Mais place aux tapas, au vin, à la musique, aux bavardages, aux chansons, à la danse !
Serrés comme des sardines nous essayons de nous frayer passage pour retrouver une connaissance, aller commander une bière ou un verre de vin, les assiettes de tapas sont prises d’assaut ! Je regarde l’assiette et je cherche vainement un petit morceau de boudin blanc… J’en fais le commentaire ce qui provoque les rires du groupe ! Tout à coup j’entends « POROMPONPON POROMPO POROM POMPERO … » que toute la salle n’hésite pas à reprendre en cœur ! Vieilles chansons et mélodies d’autres époques qui elles aussi sont restées figées dans l’espace temporel ! C’est pas vrai ! Cela faisait des lustres que je n’entendais plus « CARRASCAL CARRASCAL que bonita serenata…». Les paroles font rire l’assemblée et les plus petits, ceux de la troisième voire quatrième génération doivent se dire que nous sommes des « locos de atar » ( fous à lier) ! Le photographe engagé pour l’occasion n’arrête pas de nous immortaliser en format JPEG … nous posons avec un petit air de star ou de VIP ! La joie se lit sur nos visages ; la soirée est un succès ! Nous continuons nos allées et venues un peu partout dans la salle, on s’arrête souvent pour commenter pour la énième fois les photos de l’expo et essayer d’en tirer tous les secrets, toutes les énigmes, nous demandons aux peu de personnes âgées qui ont pu se déplacer jusqu’à la fête mais nous ne voulons pas non plus trop les bouleverser ! Petit à petit la salle commence à se vider presque furtivement car on voudrait rester encore et encore… Il est presque trois heures du matin et nous avons fini par nous attabler pour nous lancer dans de grandes discussions et comme cette rencontre nous semble trop éphémère, nous prenons rendez-vous pour le lendemain sur la Batte ! La bonne excuse pour remémorer le bon vieux temps où nous vendions des « Horizontes » avant d’aller prendre l’apéro au Garcia Lorca !

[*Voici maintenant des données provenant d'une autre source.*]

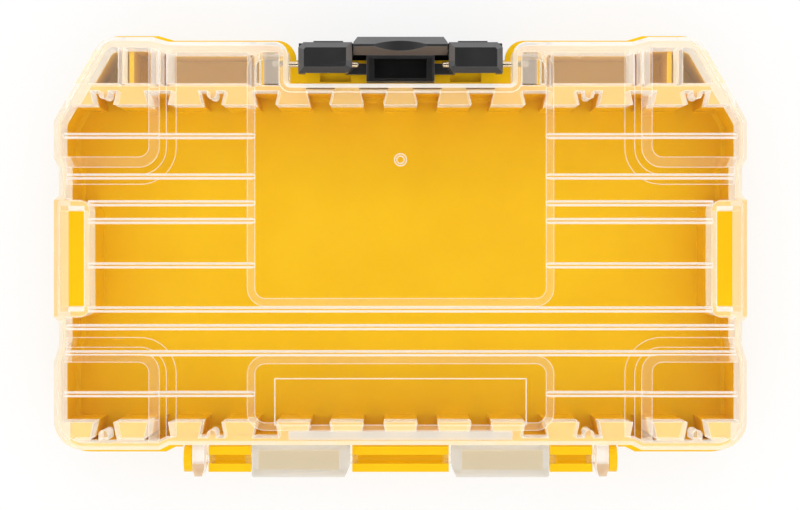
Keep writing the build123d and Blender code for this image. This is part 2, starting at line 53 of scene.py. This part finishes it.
def camera():
    """A camera straight over the case, turned so that the latch is at the top of the picture."""
    data = bpy.data.cameras.new("camera")
    data.sensor_width = SENSOR_WIDTH
    data.lens = SENSOR_WIDTH * (CAMERA_HEIGHT - PIXEL_HEIGHT) / (PHOTO_WIDTH * PIXEL_SIZE)
    data.shift_x = -(NADIR_X - PHOTO_WIDTH / 2) / PHOTO_WIDTH
    data.shift_y = (NADIR_Y - PHOTO_HEIGHT / 2) / PHOTO_WIDTH
    data.clip_end = CLIP_END
    thing = bpy.data.objects.new("camera", data)
    thing.location = (0, CAMERA_Y, CAMERA_HEIGHT)
    thing.rotation_euler = (0, 0, math.pi)
    bpy.context.scene.collection.objects.link(thing)
    bpy.context.scene.camera = thing


# Building material trees

def new_material(name):
    """An empty material, its tree and its output node."""
    material = bpy.data.materials.new(name)
    material.use_nodes = True
    tree = material.node_tree
    tree.nodes.clear()
    return material, tree, tree.nodes.new("ShaderNodeOutputMaterial")


def add(tree, kind, settings=None, **inputs):
    """A node with its settings and its inputs, each a plain value or a socket to link.

    An input is given by its name, with _ for a space, or by its number, as in i0.
    """
    made = tree.nodes.new(kind)
    for name, value in (settings or {}).items():
        setattr(made, name, value)
    for name, value in inputs.items():
        socket = made.inputs[int(name[1:])] if name.startswith("i") else made.inputs[name.replace("_", " ")]
        if isinstance(value, bpy.types.NodeSocket):
            tree.links.new(value, socket)
        else:
            socket.default_value = value
    return made


def maths(tree, operation, *values):
    """The result of a Math node on plain values or sockets."""
    inputs = {f"i{number}": value for number, value in enumerate(values)}
    return add(tree, "ShaderNodeMath", {"operation": operation}, **inputs).outputs[0]


def times(tree, first, second):
    return maths(tree, "MULTIPLY", first, second)


def most(tree, first, second):
    return maths(tree, "MAXIMUM", first, second)


FULL_RANGE = (0.0, 1.0)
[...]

Je tiens à remercier les organisateurs et tous les gens qui ont assisté à la soirée car j’ai passé d’excellents moments en votre présence. J’espère que les circonstances me permettront de revenir bientôt parmi vous. Pour tous ceux et toutes celles qui pour diverses raisons n’ont pas pu assister à la rencontre, je souhaite que cette petite chronique vous fasse vivre un tant soit peu la merveilleuse atmosphère que nous avons vécue. Soyez certains que nos pensées sont allées en plus d’une occasion vers vous durant toute la soirée. Vous nous avez manqué !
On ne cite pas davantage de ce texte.